One bonus point will be added if the student submitted a suggested dataset by 12:00pm noon on Sunday, March 31.
Some miscellaneous notes:
- Introduction and exploratory analysis could include ACF/PACF/smoothed periodogram/subset mean/subset variance plots, and a discussion of any possibly unusual or complicated features of the data, etc.
- Any time you select a model based on one of several possible tests or one of several possible criteria, justify the test or criteria you use! For instance, if you use augmented Dickey-Fuller comment on why you do that instead of using Dickey-Fuller or Phillips-Perron. Similarly, if you use AICc, explain why you do that instead of using AIC or SIC.
Submitting a Potential Dataset
Submissions submitted by 12:00pm noon on Sunday, March 31 will be considered. It is ok (and encouraged) to submit as a group! For full consideration, the submission should include the data (in whatever format you have it in, e.g. Excel or .csv) and an at most one page description which includes:
- One to five sentences describing the data, specifically:
- The names of the students in the group;
- How the data was obtained;
- What the data are measuring;
- The number of observations (if the data you’re interested in contains multiple time series, just describe the number of observations for a single one)
- The amount of time between each observed value.
- A single time series plot (if the data you’re interested in contains multiple time series, just pick one);
- A sample autocorrelation plot;
- A sample partial autocorrelation plot.
All students who submit at least one potential dataset will have a single bonus point added to their final project grade.

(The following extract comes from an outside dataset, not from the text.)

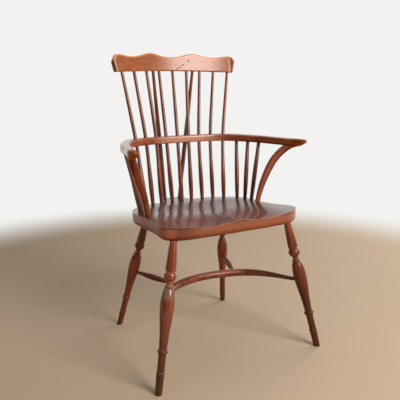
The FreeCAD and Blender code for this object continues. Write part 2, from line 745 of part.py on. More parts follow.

Here are some links to some places to look for data, which range from data repositories that contain cleaned datasets that are often used to demonstrate various concepts to places where raw (uncleaned) time series data is available for download:
Before spring break, I will collect potential datasets. Over spring break, I will explore the submitted data and decide which ones seem well suited for the project.